Reviews: Cheryl Brigham (Canada) (2007/07/16):
Waiting: True Confessions of a Waitress is not a restaurant exposé from the point of view of a server. Rather it is one woman's memories, impressions and insights about the professon at which she has supported herself and later her son for 20 years.
Ms. Ginsberg examines "waiting" from all angles and illustrates her perceptions and theories with stories from her own experiences and those of her friends and co-workers. Beyond this it is also the story of her life and the life lessons she has learned while "at the table" and she tells this story with honesty, wit and often humor.

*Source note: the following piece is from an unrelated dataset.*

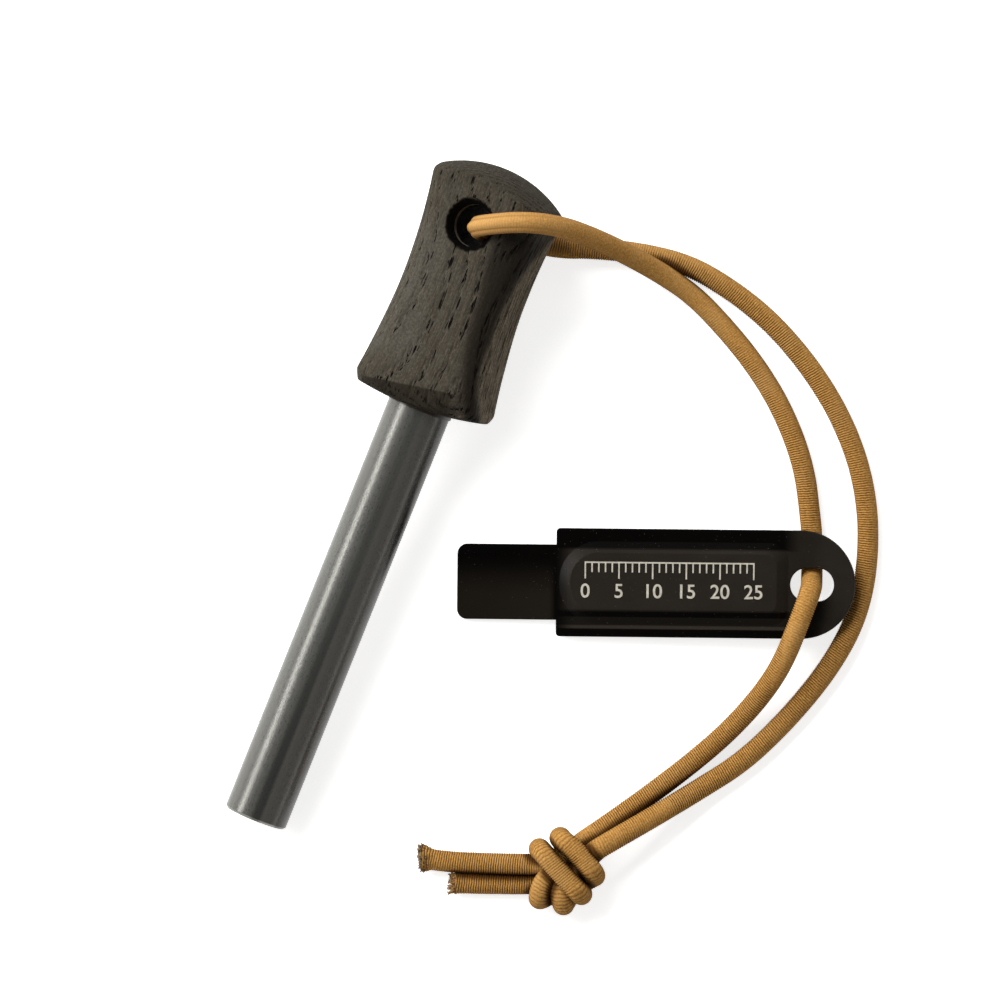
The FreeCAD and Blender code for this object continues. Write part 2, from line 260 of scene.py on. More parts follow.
def blend(share, first, second):
    """The first colour where share is 0 and the second where it is 1."""
    sockets = {0: share, 6: first, 7: second}
    return node(tree_of(share, first, second), "ShaderNodeMix", sockets, data_type="RGBA").outputs[2]


def layered(colour, *layers):
    """A colour with others laid over it in turn, each given as its share and its colour."""
    for share, over in layers:
        colour = blend(share, colour, over)
    return colour


def attribute(tree, name):
    return node(tree, "ShaderNodeAttribute", attribute_name=name).outputs["Fac"]


def bump(height, strength=1.0):
    """Bump from a height in metres."""
    sockets = {"Height": height, "Distance": 1.0, "Strength": strength}
    return node(tree_of(height), "ShaderNodeBump", sockets).outputs[0]


def new_material(name):
    """A material with a Principled shader: the material, the shader and the object's own place."""
    material = bpy.data.materials.new(name)
    material.use_nodes = True
    tree = material.node_tree
    place = node(tree, "ShaderNodeTexCoord").outputs["Object"]
    return material, tree.nodes["Principled BSDF"], place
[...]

Having worked as a server for many years I was able to strongly identify with many of her tales and with her analysis of the interpersonal dynamics between the server and everyone else is tne restaurant - the other staff and the customers.
For anyone who has ever worked at this demanding profession, you will undoubtedly see a reflection of your own life in some her experiences. For those who have never "waited" perhaps it will give you a better understanding of the person serving your dinner.